## WHAT THE TASK REQUIRES
Starting at the top of the entries below, set down each line exactly as written, and stop after the line containing "and a strap".
** start of EXTRACTED INFORMATION **
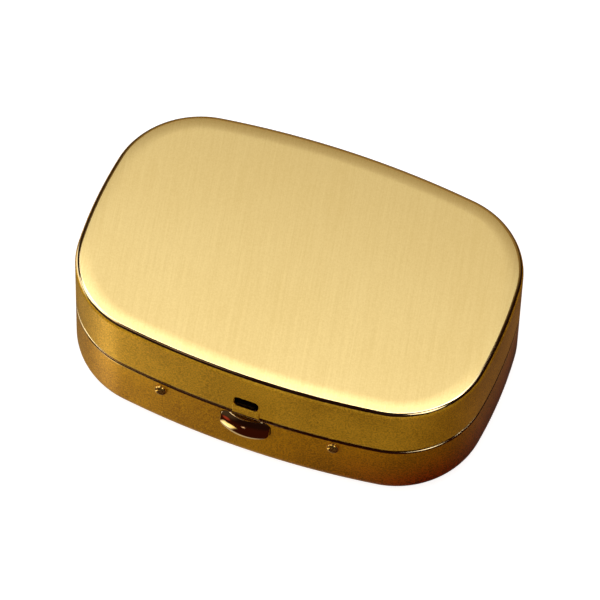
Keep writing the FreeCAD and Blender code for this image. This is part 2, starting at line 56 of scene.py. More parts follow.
# ---- Dimensions of the box, in millimetres, the same as the CAD's -------------------------
LID_LOW, LID_HIGH = (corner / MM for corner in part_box("lid_shell"))
BASE_LOW, BASE_HIGH = (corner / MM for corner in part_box("base_shell"))
HALF_LENGTH = BASE_HIGH.x
HALF_WIDTH = BASE_HIGH.y
HEIGHT = LID_HIGH.z
LID_RIM_Z = LID_LOW.z
BASE_RIM_Z = BASE_HIGH.z
SEAM_Z = (LID_RIM_Z + BASE_RIM_Z) / 2
SIDE_BOW_RADIUS = 107.0
END_BOW_RADIUS = 58.0
CORNER_RADIUS = 10.7
SHEET = 0.6
LID_EDGE_RADIUS = 0.65
EDGE_STEPS = 18
LINE_END = 138.0            # the edge's polished line ends at this normal, in degrees
SHOULDER_SLOPE = math.radians(7.0)
SHOULDER_WIDTH = 2.2
INNER_RADIUS = 0.5
LIP_ROUND = 0.2
BASE_EDGE_RADIUS = 2.4

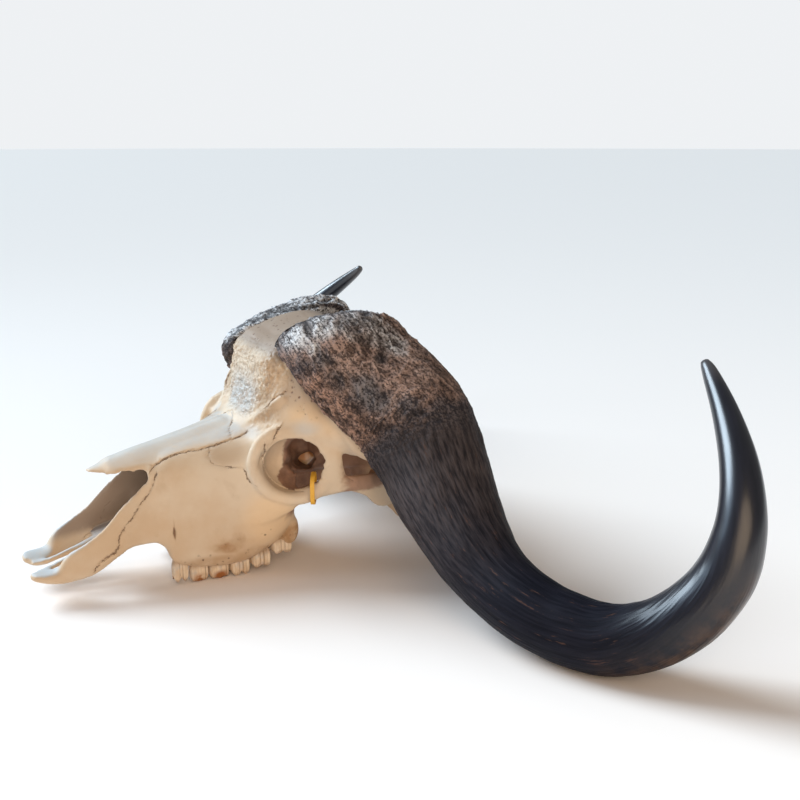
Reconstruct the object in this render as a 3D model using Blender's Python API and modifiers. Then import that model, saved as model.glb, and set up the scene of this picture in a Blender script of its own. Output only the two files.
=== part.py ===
"""Skull of a large horned buffalo without its lower jaw: one bone, two horn sheaths, twelve cheek teeth
and a strap round the bar under the left eye socket.

It lies as it would on a table, on its middle cheek teeth and on the low bend of each horn.
X points to the animal's left, Y to the back of its head and Z up. The tables below are in
millimetres, with Y counted from the front of the first cheek tooth and Z from the table.
The model itself is in metres, with its origin on the table under the middle of the object.
"""

import math

import bmesh
import bpy
import numpy as np

MM = 0.001
ORIGIN_BEHIND_TEETH = 144.85
GAP = 0.3

BONE_VOXEL = 2.6
BONE_FACES = 4400
BONE_SMOOTHING = 5

HORN_SIDES = 18
HORN_STEPS = 2

TOOTH_ROW_FRONT = 5.0
SOCKET_DEPTH = 9.0

COLLECTION = "buffalo_skull"

# Half outlines across the head, from the middle of the roof round to the middle of the underside
FACE = [
    (-10, [(0, 134), (20, 129), (33, 121), (40, 100), (42, 74), (42, 51), (30, 47), (0, 50)]),
    (1, [(0, 137), (21, 132), (36, 122), (43, 100), (46, 68), (46, 43), (34, 40), (0, 48)]),
    (9, [(0, 139), (22, 135), (38, 125), (46, 100), (50, 62), (52, 28), (39, 25), (0, 44)]),
    (38, [(0, 146), (24, 142), (42, 130), (53, 104), (57, 62), (58, 20), (40, 17), (0, 39)]),
    (68, [(0, 153), (30, 148), (52, 136), (66, 110), (68, 68), (63, 19), (42, 17), (0, 38)]),
    (92, [(0, 160), (36, 155), (64, 146), (78, 118), (79, 72), (67, 25.5), (44, 22), (0, 42)]),
    (112, [(0, 172), (44, 164), (74, 152), (86, 122), (84, 80), (68, 36), (46, 31), (0, 48)]),
    (128, [(0, 196), (50, 184), (80, 160), (88, 128), (82, 90), (64, 44), (46, 40), (0, 56)]),
    (136, [(0, 206), (48, 194), (74, 168), (78, 130), (68, 104), (58, 62), (44, 58), (0, 70)]),
]

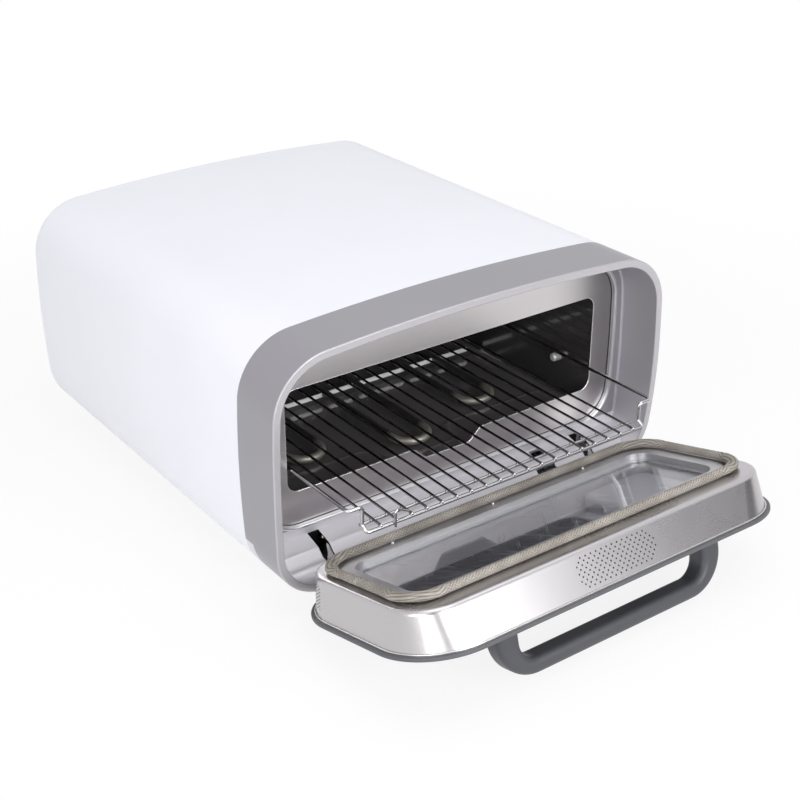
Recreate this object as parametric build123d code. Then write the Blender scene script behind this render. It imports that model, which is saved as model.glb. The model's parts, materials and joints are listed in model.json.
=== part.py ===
"""Countertop electric pizza oven with its door open and its rack drawn out. Sizes are in millimetres.

X runs to the right as seen from the front, Y to the back and Z up. The pieces are drawn with the ring's front
at y = 0 and the body's underside at z = 0. The door is drawn closed and then swung open about its hinge axis.
At the end everything moves so that the middle of the whole footprint, at table height, is the origin.
"""

from build123d import *
import math
import os

# Body: a crowned tube that runs from front to back
body_width = 460.0
body_height = 258.0
body_depth = 500.0
top_crown = 10.4
side_crown = 6.2
body_corner_r = 59.0
shell_wall = 1.0
rear_edge_r = 10.0
rear_border = 20.0
screw_r = 2.0
screw_head_r = 4.0
screw_head_height = 2.4

# Clearances
fit_gap = 0.3
running_gap = 0.05

# Feet
foot_height = 12.0
foot_r = 13.0
foot_side_margin = 95.0
foot_y_front = 85.0
foot_rear_margin = 70.0
foot_recess_r = 6.0
foot_recess = 3.0
foot_seat = 8.0
foot_screw_grip = 8.0
foot_x = body_width / 2 - foot_side_margin
foot_y_rear = body_depth - foot_rear_margin
rail_width = 22.0
rail_wall = 1.2
rail_low_z = 6.3

# Front ring, with the sill along its bottom
ring_depth = 60.0
lip_width = 7.4
lip_edge_r = 1.0
lip_rake = 12.0
lip_rake_top = 150.0
lip_rake_r = 1210.0
lip_step = 1.6
tongue_length = 12.0
tongue_wall = 2.4
sill_barrel_r = 14.0
sill_crest_y = 30.0
sill_crest_z = 39.5
sill_crest_r = 9.0
sill_back_z = 44.5
sill_skin = 2.6
seat_front_y = 48.0
seat_side_margin = 18.5
seat_top_margin = 19.0
seat_low_z = 53.5
seat_width = body_width - 2 * seat_side_margin
seat_high_z = body_height - seat_top_margin
seat_low_crown = 1.0
seat_crown = 8.0
seat_bulge = 3.0
seat_low_r = 35.0
seat_high_r = 45.0
seat_edge_r = 2.4

# Front panel and its opening
panel_front_y = 52.6
panel_wall = 1.2
panel_cover = 5.5
opening_side_margin = 26.2
opening_top_margin = 44.6
opening_low_z = 90.0
opening_width = seat_width - 2 * opening_side_margin
opening_height = seat_high_z - opening_top_margin - opening_low_z
opening_corner_r = 12.0
notch_width_top = 82.0
notch_width_bottom = 54.0
notch_depth = 13.0
notch_r = 8.0

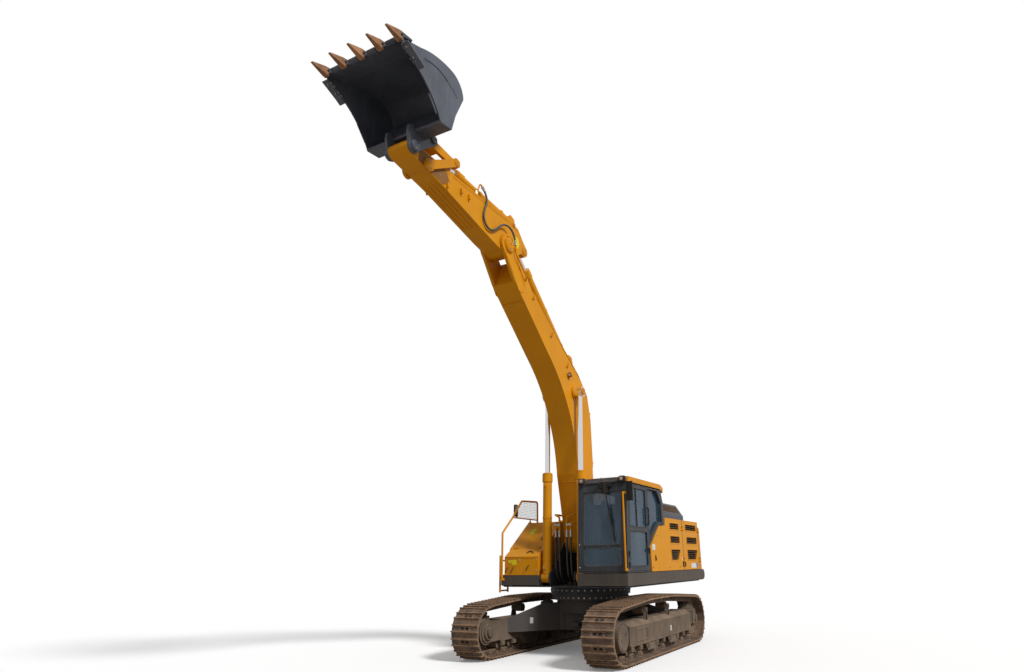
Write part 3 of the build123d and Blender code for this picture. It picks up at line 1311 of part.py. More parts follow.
TIP_BOSS = 125
PIVOT_BOSS = 200
LOBE = 125
EYE_HALF = 90  # half width of the arm and bucket cylinders' eyes
with BuildPart() as stick:
    outline = [
        (STICK_LENGTH - 20, TIP_BOSS - 1),
        (2330, 215),
        (1840, 305),
        (0, 640),
        (-330, 655),
        (-590, 470),
        (-700, 415),
        (-700, 205),
        (-560, 190),
        (-240, -110),
        (-80, -180),
        (500, -180),
        (2050, -TIP_BOSS + 15),
        (STICK_LENGTH - 20, -TIP_BOSS + 1),
    ]
    plate(stick_plane(STICK_WIDTH / 2), outline, STICK_WIDTH)
    disc(stick_plane(STICK_WIDTH / 2), (STICK_LENGTH, 0), TIP_BOSS, STICK_WIDTH)
    disc(stick_plane(STICK_WIDTH / 2), (0, 0), PIVOT_BOSS, STICK_WIDTH)
    disc(stick_plane(STICK_WIDTH / 2), ARM_ROD_PIN, LOBE, STICK_WIDTH)
    # the box section's inside
    hollow = [
        (2280, 208),
        (1840, 290),
        (260, 576),
        (260, -166),
        (500, -166),
        (2280, -95),
    ]
    plate(stick_plane(STICK_WIDTH / 2 - STICK_PLATE), hollow, STICK_WIDTH - 2 * STICK_PLATE, Mode.SUBTRACT)
    # ribs along the underside
    rib = [(900, -140), (2200, -80), (2200, -102 - STICK_RIB), (900, -162 - STICK_RIB)]
    for y in (-135, -45, 45, 135):
        plate(stick_plane(y + 8), rib, 16)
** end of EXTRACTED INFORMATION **
## IN RESPONSE
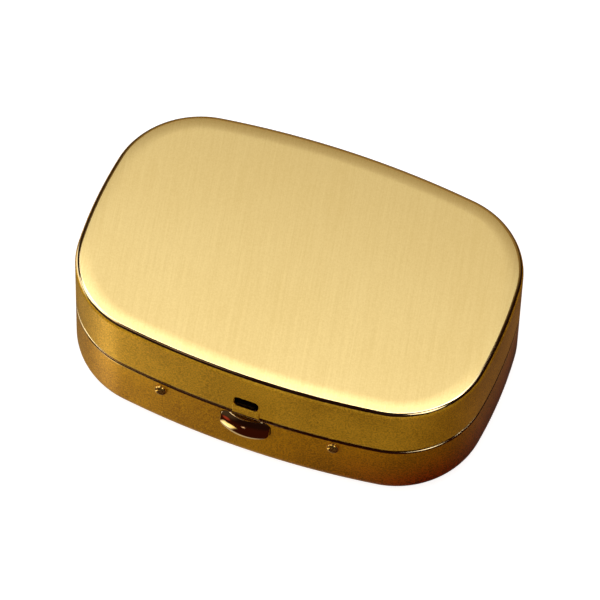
Keep writing the FreeCAD and Blender code for this image. This is part 2, starting at line 56 of scene.py. More parts follow.
# ---- Dimensions of the box, in millimetres, the same as the CAD's -------------------------
LID_LOW, LID_HIGH = (corner / MM for corner in part_box("lid_shell"))
BASE_LOW, BASE_HIGH = (corner / MM for corner in part_box("base_shell"))
HALF_LENGTH = BASE_HIGH.x
HALF_WIDTH = BASE_HIGH.y
HEIGHT = LID_HIGH.z
LID_RIM_Z = LID_LOW.z
BASE_RIM_Z = BASE_HIGH.z
SEAM_Z = (LID_RIM_Z + BASE_RIM_Z) / 2
SIDE_BOW_RADIUS = 107.0
END_BOW_RADIUS = 58.0
CORNER_RADIUS = 10.7
SHEET = 0.6
LID_EDGE_RADIUS = 0.65
EDGE_STEPS = 18
LINE_END = 138.0            # the edge's polished line ends at this normal, in degrees
SHOULDER_SLOPE = math.radians(7.0)
SHOULDER_WIDTH = 2.2
INNER_RADIUS = 0.5
LIP_ROUND = 0.2
BASE_EDGE_RADIUS = 2.4

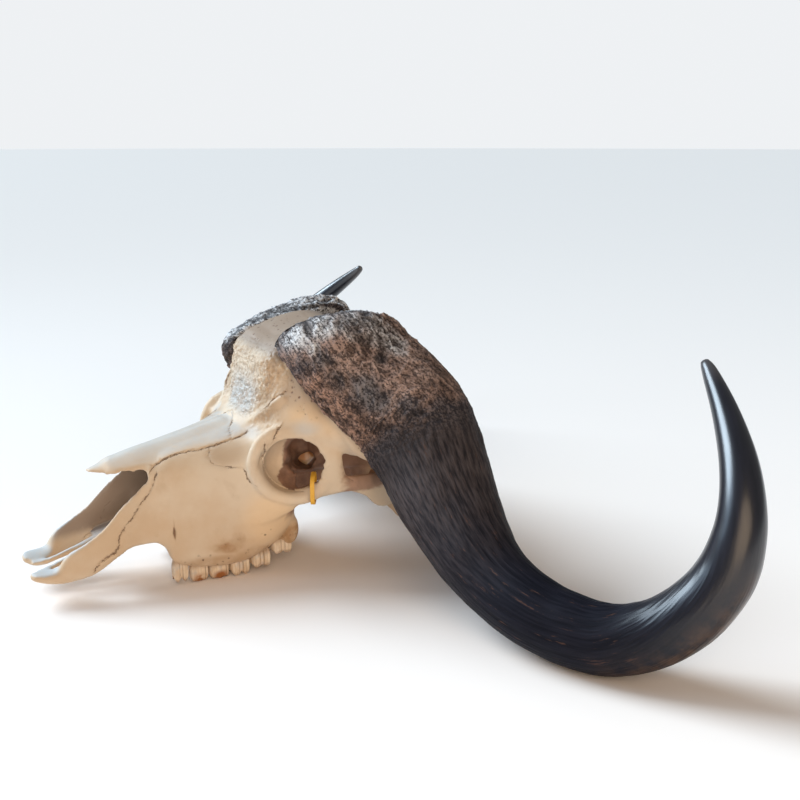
Reconstruct the object in this render as a 3D model using Blender's Python API and modifiers. Then import that model, saved as model.glb, and set up the scene of this picture in a Blender script of its own. Output only the two files.
=== part.py ===
"""Skull of a large horned buffalo without its lower jaw: one bone, two horn sheaths, twelve cheek teeth
and a strap round the bar under the left eye socket.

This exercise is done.